A chaque nouvelle étape qui rapprochait l’armée allemande de Paris, il devenait de plus en plus évident que la vallée de la Somme serait appelée à jouer un rôle dans la lutte. Cette vallée a formé l’une des lignes de défense les plus importantes de l’empire romain au temps de la décadence, et les camps permanens, castra stativa, établis sur son parcours à Saint-Valery, à Caubert-lès-Mareull, à Liercourt, à Létoile, à Picquigny, montrent avec quel soin les passages en étaient gardées, et avec quelle parfaite intelligence l’état-major des césars savait mettre à profit les accidens du terrain[1], Villars après Malplaquet, Napoléon après Waterloo, ont un moment songé à s’y replier.
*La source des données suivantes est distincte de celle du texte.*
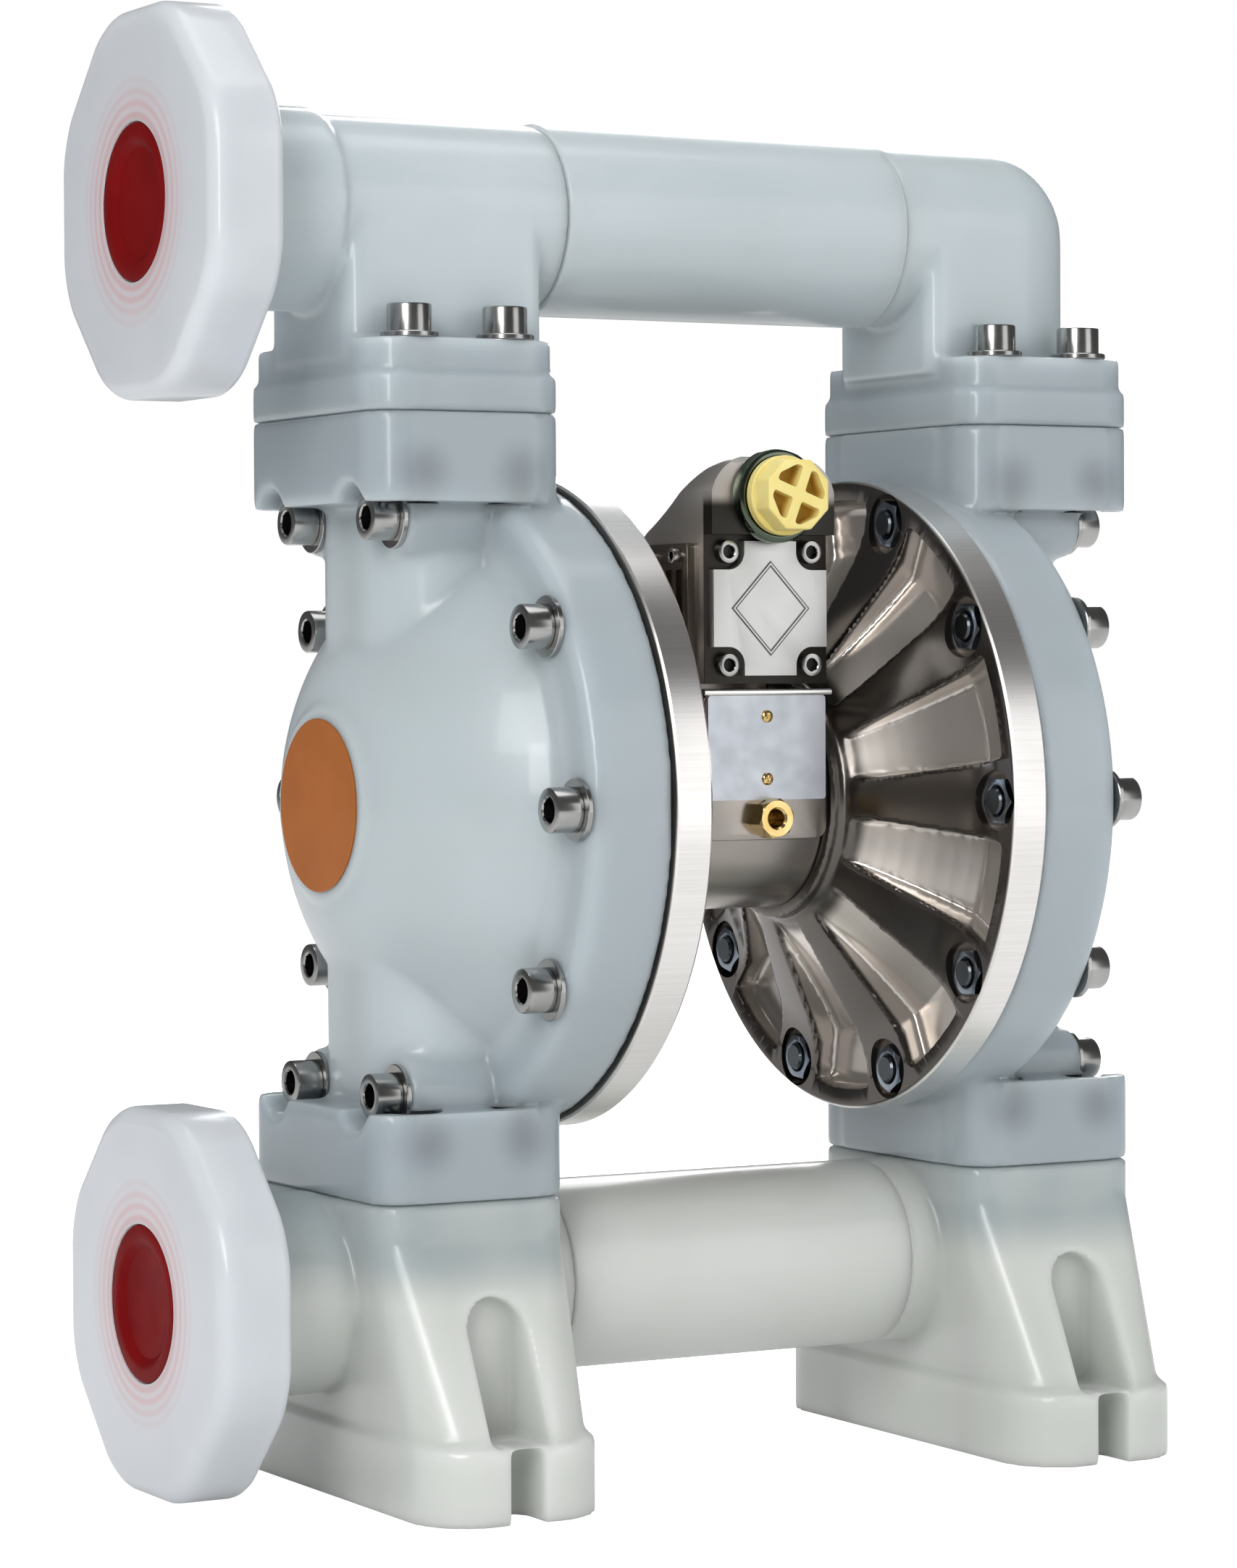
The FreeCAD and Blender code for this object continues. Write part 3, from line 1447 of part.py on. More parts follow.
nodes.append(
    makeSlab(
        "data_plate",
        dataPlateWidth * 0.5,
        dataPlateCentre - half,
        dataPlateCentre + half,
        padFront,
        dataPlateThickness,
        1.2,
    )
)

# Fasteners, balls, seats and fittings
coverPlaces = boltPlaces()
reach = {False: coverSeat.number + washerThickness.number, True: highSeat.number + washerThickness.number}
for high, label in ((False, "cover_bolts_short"), (True, "cover_bolts_long")):
    seat = highSeat if high else coverSeat
    length = seat + washerThickness - rimFace + threadTail
    bolt = socketScrew("Bolt" + label, boltRadius, length, headRadius, headHeight, socketRadius, socketDepth)
    places = []
    for sign in (-1, 1):
        for place in coverPlaces:
            if onNeck(place) == high:
                places.append(((sign * reach[high], place[0] * sign, place[1]), (sign, 0, 0)))
    nodes.append(group(label, bolt, places))

coverWasher = washer("CoverWasher", washerRadius, boltRadius + boltClearance * 0.5, washerThickness)
coverNut = nut("CoverNut", nutRadius, boltRadius + runningGap, nutHeight - fitGap)
washerPlaces = []
nutPlaces = []
for sign in (-1, 1):
    for place in coverPlaces:
        seat = highSeat.number if onNeck(place) else coverSeat.number
        washerPlaces.append(((sign * seat, place[0], place[1]), (sign, 0, 0)))
        nutPlaces.append(((sign * nutSeat.number, place[0], place[1]), (-sign, 0, 0)))
nodes.append(group("cover_washers", coverWasher, washerPlaces))
nodes.append(group("cover_nuts", coverNut, nutPlaces))

boltTop = manifoldFlangeEnd + washerThickness
nutFloor = coverFlangeStart + nutPocketDepth
flangeBolt = socketScrew(
    "FlangeBolt",
    boltRadius,
    boltTop - nutFloor + nutHeight + threadTail,
    headRadius,
    headHeight,
    socketRadius,
    socketDepth,
)
flangeWasher = washer("FlangeWasher", flangeWasherRadius, boltRadius + boltClearance * 0.5, washerThickness)
flangeNut = nut("FlangeNut", nutRadius, boltRadius + runningGap, nutHeight)
boltSpots = []
washerSpots = []
nutSpots = []
for sign in (-1, 1):
    for level in (-1, 1):
        for across in (-flangeBoltDepth.number, flangeBoltDepth.number):
            for along in (-flangeBoltWidth.number, flangeBoltWidth.number):
                spot = sign * (flangeCentre.number + across)
                boltSpots.append(((spot, along, level * boltTop.number), (0, 0, level)))
                washerSpots.append(((spot, along, level * manifoldFlangeEnd.number), (0, 0, level)))
                nutSpots.append(((spot, along, level * nutFloor.number), (0, 0, -level)))
nodes.append(group("manifold_bolts", flangeBolt, boltSpots))
nodes.append(group("manifold_washers", flangeWasher, washerSpots))
nodes.append(group("manifold_nuts", flangeNut, nutSpots))

seat = washer("BallSeat", seatRadius, seatBore, seatHalfHeight + seatHalfHeight)
for level, label in ((-1, "suction_seats"), (1, "discharge_seats")):
    start = level * seamHeight.number - seatHalfHeight.number
    places = [((sign * portCentre.number, 0, start), (0, 0, 1)) for sign in (-1, 1)]
    nodes.append(group(label, seat, places))

ball = document.addObject("Part::Sphere", "ValveBall")
ball.Radius = ballRadius.number
ball.setExpression("Radius", ballRadius.formula)
rest = ballRest.number + seatRestGap.number + seatHalfHeight.number
for level, stage in ((-1, "suction"), (1, "discharge")):
    for sign, side in ((-1, "left"), (1, "right")):
        place = (sign * portCentre.number, 0, level * seamHeight.number + rest)
        nodes.append(group("%s_ball_%s" % (stage, side), ball, [(place, (0, 0, 1))]))

faceScrew = socketScrew(
    "FaceScrew",
    faceScrewShank,
    faceScrewLength - 1,
    faceScrewHead,
    faceScrewHeadHeight,
    faceScrewHead * 0.58,
    faceScrewHeadHeight * 0.6,
)
places = []
for across in (-faceScrewX.number, faceScrewX.number):
    for along in (-faceScrewZ.number, faceScrewZ.number):
        places.append(((across, -padFront.number, facePlateCentre.number + along), (0, -1, 0)))
nodes.append(group("face_plate_screws", faceScrew, places))

capScrew = socketScrew(
    "CapScrew",
    capScrewShank,
    capThickness + capScrewReach,
    capScrewHead,
    capScrewHead,
    capScrewHead * 0.55,
    capScrewHead * 0.6,
)
places = []
for sign in (-1, 1):
    for across in (-capScrewDepth.number, capScrewDepth.number):
        for along in (-capScrewHeight.number, capScrewHeight.number):
            seat = (padHalfWidth.number + capThickness.number) * sign
            spot = (seat, across - spoolDepth.number, facePlateCentre.number + along)
            places.append((spot, (sign, 0, 0)))
nodes.append(group("side_cap_screws", capScrew, places))

dataScrew = socketScrew(
    "DataScrew",
    dataScrewRadius * 0.5,
    measure(0.4),
    dataScrewRadius,
    measure(1.2),
    dataScrewRadius * 0.5,
    measure(0.7),
)
dataFront = -padFront.number - dataPlateThickness.number
places = []
for along in (-dataScrewSpread.number, dataScrewSpread.number):
    places.append(((0, dataFront, dataPlateCentre.number + along), (0, -1, 0)))
nodes.append(group("data_plate_screws", dataScrew, places))

hexHead = prism("FittingHead", brassRadius, brassHeight)
hexStem = cylinder("FittingStem", brassStem, brassHeight + 0.5, -brassHeight)
hexBore = cylinder("FittingBore", brassBore, brassHeight * 3, brassHeight * -1.5)
fitting = minus("Fitting", joined("FittingBlank", hexHead, hexStem), hexBore)
nodes.append(group("drain_fitting", fitting, [((0, -padFront.number, -brassDrop.number), (0, -1, 0))]))

# Nothing is written before every object has been looked at
document.recompute()
for item in document.Objects:
    if "Invalid" in item.State or "Error" in item.State:
        raise RuntimeError("%s failed: %s" % (item.Label, item.State))
for node in nodes:
    if node.Shape.isNull() or not node.Shape.isValid():
        raise RuntimeError("bad shape: " + node.Label)
os.makedirs("parts", exist_ok=True)
for node in nodes:
    node.Shape.exportStep("parts/%s.step" % node.Label)
    solids = len(node.Shape.Solids)
    limits = node.Shape.BoundBox
    print("%-24s solids %2d volume %10.0f" % (node.Label, solids, node.Shape.Volume), end=" ")
    print("x %7.1f %7.1f y %7.1f %7.1f" % (limits.XMin, limits.XMax, limits.YMin, limits.YMax), end=" ")
    print("z %7.1f %7.1f" % (limits.ZMin, limits.ZMax))
print("nodes", len(nodes))
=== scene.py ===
import bpy
import bmesh
import math
from mathutils import Matrix, Vector


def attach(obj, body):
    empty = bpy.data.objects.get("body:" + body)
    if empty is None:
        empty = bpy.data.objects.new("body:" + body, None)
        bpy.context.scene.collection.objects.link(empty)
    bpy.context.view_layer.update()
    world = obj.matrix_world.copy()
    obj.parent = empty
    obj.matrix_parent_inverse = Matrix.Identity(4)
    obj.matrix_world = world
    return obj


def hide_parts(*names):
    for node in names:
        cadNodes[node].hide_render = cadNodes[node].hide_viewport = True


# Air operated diaphragm pump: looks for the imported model. Metres, +X along the shaft,
# -Y toward the air valve, +Z up, floor at z = 0.

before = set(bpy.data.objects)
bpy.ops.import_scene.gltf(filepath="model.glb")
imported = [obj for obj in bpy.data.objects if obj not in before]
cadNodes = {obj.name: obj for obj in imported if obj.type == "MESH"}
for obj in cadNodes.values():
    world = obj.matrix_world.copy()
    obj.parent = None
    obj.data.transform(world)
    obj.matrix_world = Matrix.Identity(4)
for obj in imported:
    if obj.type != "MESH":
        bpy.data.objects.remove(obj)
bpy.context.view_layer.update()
shaftHeight = 0.249
print("frame loaded,", len(cadNodes), "nodes")


# Camera at the photograph's angle

photoView = {
    "place": (-0.8784, -1.5331, 0.2963),
    "azimuth": math.radians(-28.83),
    "elevation": math.radians(1.36),
    "roll": math.radians(-0.30),
    "lens": 107.62,
    "sensor": 36.0,
}


def makeCamera(view):
    a, e, r = view["azimuth"], view["elevation"], view["roll"]
    back = Vector((math.sin(a) * math.cos(e), -math.cos(a) * math.cos(e), math.sin(e)))
    level = Vector((math.cos(a), math.sin(a), 0))
    rise = back.cross(level)
    right = level * math.cos(r) + rise * math.sin(r)
    up = rise * math.cos(r) - level * math.sin(r)
    camera = bpy.data.cameras.new("photoCamera")
    camera.lens = view["lens"]
    camera.sensor_width = view["sensor"]
    holder = bpy.data.objects.new("photoCamera", camera)
    turn = Matrix((right, up, back)).transposed().to_4x4()
    holder.matrix_world = Matrix.Translation(view["place"]) @ turn
    bpy.context.scene.collection.objects.link(holder)
    bpy.context.scene.camera = holder


makeCamera(photoView)


# Studio: white surroundings for the eye, darker ones for the reflections, soft boxes

studio = {
    "floorSize": 12.0,
    "floorColour": (0.92, 0.92, 0.92, 1),
    "floorRoughness": 0.9,
    "floorGlow": 0.90,
    "backdrop": 1.0,
    "ambient": 0.56,
    "mirrored": 0.10,
    "lights": [
        # name, place, aim, width, height, power
        ("keyLight", (-2.0, -1.7, 1.7), (0, 0, 0.27), 1.2, 1.2, 26),
        ("frontLight", (1.15, -1.9, 0.35), (0, 0, 0.27), 1.1, 2.4, 10.8),
        ("windowLight", (-1.5, -1.6, 0.75), (0, 0, 0.27), 0.35, 0.7, 7),
        ("topLight", (0.1, 0.1, 2.3), (0, 0, 0.25), 1.6, 1.2, 11),
        ("rimLight", (1.2, 1.7, 1.3), (0, 0, 0.3), 0.8, 1.2, 14),
    ],
}


def seenByCamera(tree, seen, hidden):
    # One shader for what the camera sees directly, another for light and reflections
    path = tree.nodes.new("ShaderNodeLightPath")
    choice = tree.nodes.new("ShaderNodeMixShader")
    tree.links.new(path.outputs["Is Camera Ray"], choice.inputs[0])
    tree.links.new(hidden, choice.inputs[1])
    tree.links.new(seen, choice.inputs[2])
    return choice.outputs[0]


def makeFloor(setup):
    shell = bmesh.new()
    bmesh.ops.create_grid(shell, x_segments=1, y_segments=1, size=setup["floorSize"] / 2)
    mesh = bpy.data.meshes.new("floor")
    shell.to_mesh(mesh)
    shell.free()
    floor = bpy.data.objects.new("floor", mesh)
    bpy.context.scene.collection.objects.link(floor)
    paint = bpy.data.materials.new("floorPaint")
    paint.use_nodes = True
    tree = paint.node_tree
    surface = tree.nodes["Principled BSDF"]
    surface.inputs["Base Color"].default_value = setup["floorColour"]
    surface.inputs["Roughness"].default_value = setup["floorRoughness"]
    glow = tree.nodes.new("ShaderNodeEmission")
    glow.inputs["Strength"].default_value = setup["floorGlow"]
    both = tree.nodes.new("ShaderNodeAddShader")
    tree.links.new(surface.outputs[0], both.inputs[0])
    tree.links.new(glow.outputs[0], both.inputs[1])
    result = seenByCamera(tree, both.outputs[0], surface.outputs[0])
    tree.links.new(result, tree.nodes["Material Output"].inputs["Surface"])
    mesh.materials.append(paint)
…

Elle pouvait dans la dernière guerre offrir une excellente base d’opérations, et si au moment des premiers revers on y avait concentré des réserves, eu versant dans les cadres de quelques régimens de ligne les 25 ou 30,000 mobiles qui sont

  1. Les camps romains de la Somme forment un système défensif parfaitement conçu sur une ligne de plus de 70 kilomètres. Celui de Liercourt est le plus remarquable de tous et l’un des mieux conservés qui existent en France. Il est placé entre deux vallées et forme un triangle dont les deux côtés sont défendus par des escarpemens naturels sur lesquels on voit encore très distinctement la trace des travaux qui étaient destinés à en augmenter la force et la base par un retranchement en terre qui n’a pas moins de 8 mètres de hauteur à certains endroits.